→ **GOAL**: Copy out all of the material exactly as presented.

→ **GIVEN DATA**:
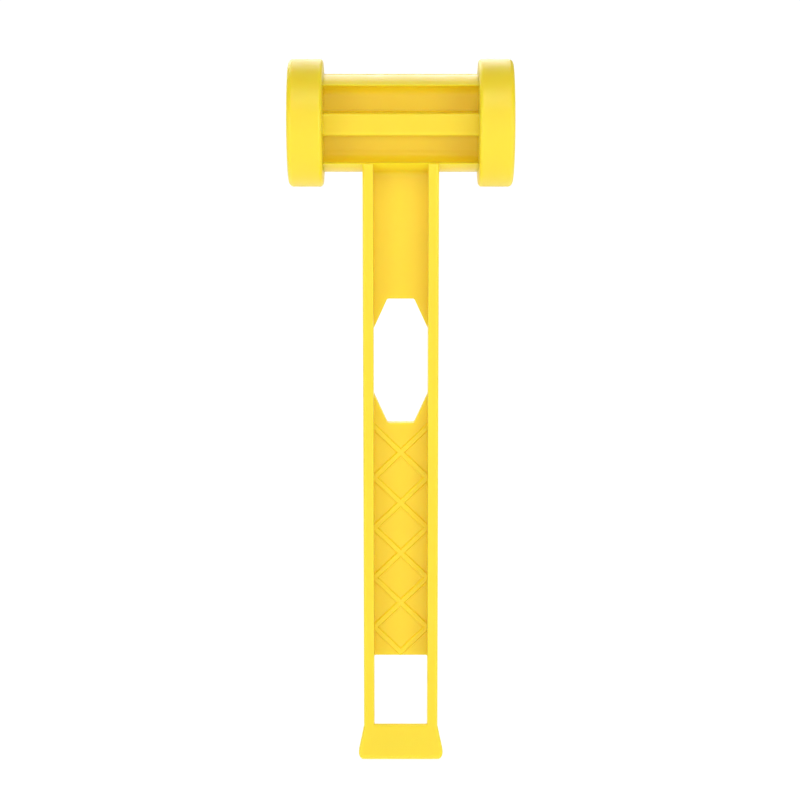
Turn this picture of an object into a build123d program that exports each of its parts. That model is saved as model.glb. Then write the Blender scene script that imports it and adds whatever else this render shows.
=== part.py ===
from build123d import *

import os
from math import atan2, cos, degrees, hypot, radians, sin, sqrt, tan

# A one-hand moulded plastic mallet: a ribbed handle and head in one moulding, with two snap-on striking caps.
# The mallet stands upright on its foot. The origin is the middle of the foot's flat underside, +Z runs up
# the handle, X runs along the head from striking face to striking face, and Y is the depth. -Y is the front.

# Overall sizes, mm
axis_height = 259.0  # from the foot's underside to the axis of the head
head_length = 88.2  # from one striking face to the other
cap_diameter = 50.0
core_length = 61.0  # the ribbed core that shows between the caps
core_diameter = 38.0

# Core of the head
wall_height = 4.1  # the top and bottom walls, at their thickest
rib_height = 8.8  # the rib along the middle of the core
web_thickness = 4.0  # shared by the core and the handle
core_root_radius = 4.5  # where the walls meet the web
rib_root_radius = 1.0
lip_radius = 1.2  # outer edges of the rib and of the walls

# Handle
handle_width = 30.0
pocket_width = 21.6  # between the flanges, at the web
pocket_draft = 0.6  # degrees
flange_edge_radius = 1.1
underhead_radius = 4.0

# Long eight-sided finger opening
opening_top = 189.5
opening_height = 50.5
opening_flat = 10.7  # width of its top and bottom edges
opening_slope = 11.9  # height of each sloping corner
opening_radius = 1.0

# Raised diamond lattice
lattice_top = 137.4
lattice_pitch = 20.86
lattice_count = 5
lattice_rib_width = 2.6  # at the root
lattice_rib_height = 0.6
lattice_draft = 40.0  # degrees

# Window near the foot
window_top = 42.1
window_radius = 0.6

# Foot: a bar that closes the window, flush with the flanges in front, flared at the sides, raked to the back
foot_height = 16.0  # at the front
foot_rake = 20.0  # degrees, how steeply the top and the flare fall to the back
foot_flare = 2.15  # on each side
flare_start = 15.4
flare_end = 5.0
flare_root_radius = 4.0
flare_knee_radius = 12.0
foot_corner_radius = 3.6
foot_ridge_radius = 1.2
foot_heel_radius = 2.5  # front and back edges of the underside

# Spigots and caps
end_plate = 2.5
spigot_diameter = 36.4
spigot_length = 8.1  # past the end of the core
spigot_wall = 2.6
spigot_rib = 2.0
spigot_lead = 0.8
bead_height = 0.5
bead_length = 2.4
bead_place = 5.6  # middle of the bead, past the end of the core
fit_clearance = 0.1  # on the radius
end_clearance = 0.3
cap_outer_radius = 2.0
cap_inner_radius = 1.4

# Derived sizes
core_radius = core_diameter / 2
core_end = core_length / 2
spigot_radius = spigot_diameter / 2
spigot_end = core_end + spigot_length
bead_start = core_end + bead_place - bead_length / 2
lip_height = core_radius - wall_height
half_web = web_thickness / 2
half_depth = sqrt(core_radius**2 - lip_height**2)  # the flanges are flush with the core's lips
handle_top = axis_height - lip_height

head_axis = Axis((0, 0, axis_height), (1, 0, 0))
web_planes = [
    Plane((0, -half_web, 0), x_dir=(1, 0, 0), z_dir=(0, -1, 0)),
    Plane((0, half_web, 0), x_dir=(-1, 0, 0), z_dir=(0, 1, 0)),
]


def core_plane(x):
    """A plane across the head's axis, facing +X, at the given distance from the handle's middle."""
    return Plane((x, 0, axis_height), x_dir=(0, 1, 0), z_dir=(1, 0, 0))


# ---------------------------------------------------------------- handle, foot and head core, one moulding
with BuildPart() as foot:
    # Its outline from the front, carried to the back along the rake.
    foot_half = handle_width / 2 + foot_flare
    with BuildSketch(Plane.XZ.offset(half_depth)):
        with BuildLine():
            FilletPolyline(
                (0, 0),
                (foot_half, 0),
                (foot_half, flare_end),
                (handle_width / 2, flare_start),
                (handle_width / 2, 2 * foot_height),
                radius=[foot_corner_radius, flare_knee_radius, flare_root_radius],
            )
            Line((handle_width / 2, 2 * foot_height), (0, 2 * foot_height))
            mirror(about=Plane.YZ)
        make_face()
    rake = radians(foot_rake)
    extrude(amount=2 * half_depth / cos(rake), dir=(0, cos(rake), -sin(rake)))
    # Its outline from the side: a sloping top and a flat underside.
    with BuildSketch(Plane.YZ):
        with BuildLine():
            FilletPolyline(
                (-half_depth, 0),
                (-half_depth, foot_height),
                (half_depth, foot_height - 2 * half_depth * tan(rake)),
                (half_depth, 0),
                radius=[foot_heel_radius, foot_ridge_radius, foot_ridge_radius, foot_heel_radius],
                close=True,
            )
        make_face()
    extrude(amount=handle_width, both=True, mode=Mode.INTERSECT)
    upright_edges = [
        edge
        for edge in foot.edges()
        if abs(edge.center().Y) > half_depth - 0.01 and abs(edge.center().X) > pocket_width / 2
    ]
    fillet(upright_edges, flange_edge_radius)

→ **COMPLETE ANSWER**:
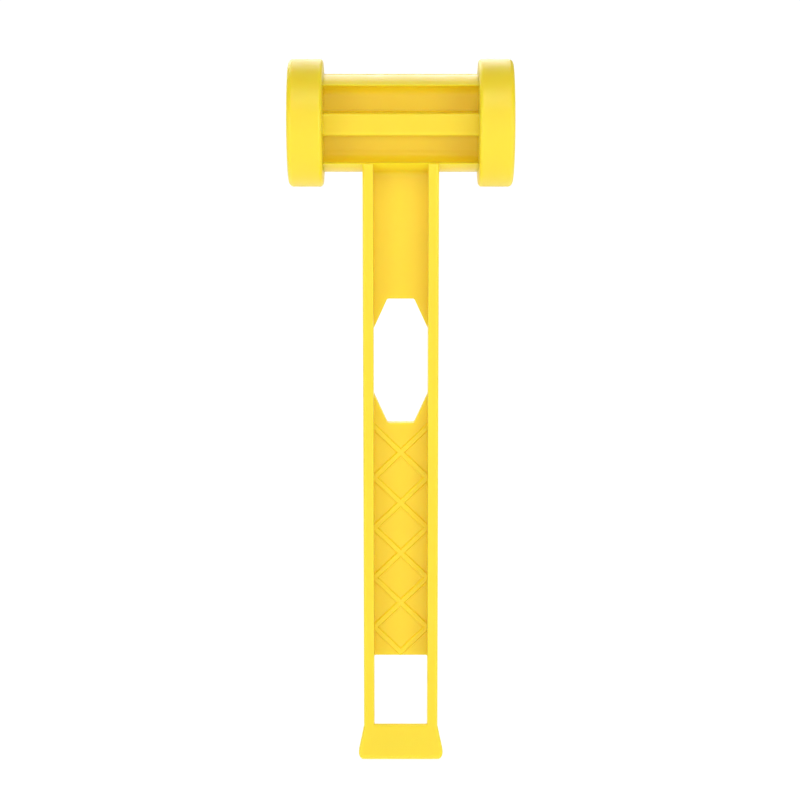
Turn this picture of an object into a build123d program that exports each of its parts. That model is saved as model.glb. Then write the Blender scene script that imports it and adds whatever else this render shows.
=== part.py ===
from build123d import *

import os
from math import atan2, cos, degrees, hypot, radians, sin, sqrt, tan

# A one-hand moulded plastic mallet: a ribbed handle and head in one moulding, with two snap-on striking caps.
# The mallet stands upright on its foot. The origin is the middle of the foot's flat underside, +Z runs up
# the handle, X runs along the head from striking face to striking face, and Y is the depth. -Y is the front.

# Overall sizes, mm
axis_height = 259.0  # from the foot's underside to the axis of the head
head_length = 88.2  # from one striking face to the other
cap_diameter = 50.0
core_length = 61.0  # the ribbed core that shows between the caps
core_diameter = 38.0

# Core of the head
wall_height = 4.1  # the top and bottom walls, at their thickest
rib_height = 8.8  # the rib along the middle of the core
web_thickness = 4.0  # shared by the core and the handle
core_root_radius = 4.5  # where the walls meet the web
rib_root_radius = 1.0
lip_radius = 1.2  # outer edges of the rib and of the walls

# Handle
handle_width = 30.0
pocket_width = 21.6  # between the flanges, at the web
pocket_draft = 0.6  # degrees
flange_edge_radius = 1.1
underhead_radius = 4.0

# Long eight-sided finger opening
opening_top = 189.5
opening_height = 50.5
opening_flat = 10.7  # width of its top and bottom edges
opening_slope = 11.9  # height of each sloping corner
opening_radius = 1.0

# Raised diamond lattice
lattice_top = 137.4
lattice_pitch = 20.86
lattice_count = 5
lattice_rib_width = 2.6  # at the root
lattice_rib_height = 0.6
lattice_draft = 40.0  # degrees

# Window near the foot
window_top = 42.1
window_radius = 0.6

# Foot: a bar that closes the window, flush with the flanges in front, flared at the sides, raked to the back
foot_height = 16.0  # at the front
foot_rake = 20.0  # degrees, how steeply the top and the flare fall to the back
foot_flare = 2.15  # on each side
flare_start = 15.4
flare_end = 5.0
flare_root_radius = 4.0
flare_knee_radius = 12.0
foot_corner_radius = 3.6
foot_ridge_radius = 1.2
foot_heel_radius = 2.5  # front and back edges of the underside

# Spigots and caps
end_plate = 2.5
spigot_diameter = 36.4
spigot_length = 8.1  # past the end of the core
spigot_wall = 2.6
spigot_rib = 2.0
spigot_lead = 0.8
bead_height = 0.5
bead_length = 2.4
bead_place = 5.6  # middle of the bead, past the end of the core
fit_clearance = 0.1  # on the radius
end_clearance = 0.3
cap_outer_radius = 2.0
cap_inner_radius = 1.4

# Derived sizes
core_radius = core_diameter / 2
core_end = core_length / 2
spigot_radius = spigot_diameter / 2
spigot_end = core_end + spigot_length
bead_start = core_end + bead_place - bead_length / 2
lip_height = core_radius - wall_height
half_web = web_thickness / 2
half_depth = sqrt(core_radius**2 - lip_height**2)  # the flanges are flush with the core's lips
handle_top = axis_height - lip_height

head_axis = Axis((0, 0, axis_height), (1, 0, 0))
web_planes = [
    Plane((0, -half_web, 0), x_dir=(1, 0, 0), z_dir=(0, -1, 0)),
    Plane((0, half_web, 0), x_dir=(-1, 0, 0), z_dir=(0, 1, 0)),
]


def core_plane(x):
    """A plane across the head's axis, facing +X, at the given distance from the handle's middle."""
    return Plane((x, 0, axis_height), x_dir=(0, 1, 0), z_dir=(1, 0, 0))


# ---------------------------------------------------------------- handle, foot and head core, one moulding
with BuildPart() as foot:
    # Its outline from the front, carried to the back along the rake.
    foot_half = handle_width / 2 + foot_flare
    with BuildSketch(Plane.XZ.offset(half_depth)):
        with BuildLine():
            FilletPolyline(
                (0, 0),
                (foot_half, 0),
                (foot_half, flare_end),
                (handle_width / 2, flare_start),
                (handle_width / 2, 2 * foot_height),
                radius=[foot_corner_radius, flare_knee_radius, flare_root_radius],
            )
            Line((handle_width / 2, 2 * foot_height), (0, 2 * foot_height))
            mirror(about=Plane.YZ)
        make_face()
    rake = radians(foot_rake)
    extrude(amount=2 * half_depth / cos(rake), dir=(0, cos(rake), -sin(rake)))
    # Its outline from the side: a sloping top and a flat underside.
    with BuildSketch(Plane.YZ):
        with BuildLine():
            FilletPolyline(
                (-half_depth, 0),
                (-half_depth, foot_height),
                (half_depth, foot_height - 2 * half_depth * tan(rake)),
                (half_depth, 0),
                radius=[foot_heel_radius, foot_ridge_radius, foot_ridge_radius, foot_heel_radius],
                close=True,
            )
        make_face()
    extrude(amount=handle_width, both=True, mode=Mode.INTERSECT)
    upright_edges = [
        edge
        for edge in foot.edges()
        if abs(edge.center().Y) > half_depth - 0.01 and abs(edge.center().X) > pocket_width / 2
    ]
    fillet(upright_edges, flange_edge_radius)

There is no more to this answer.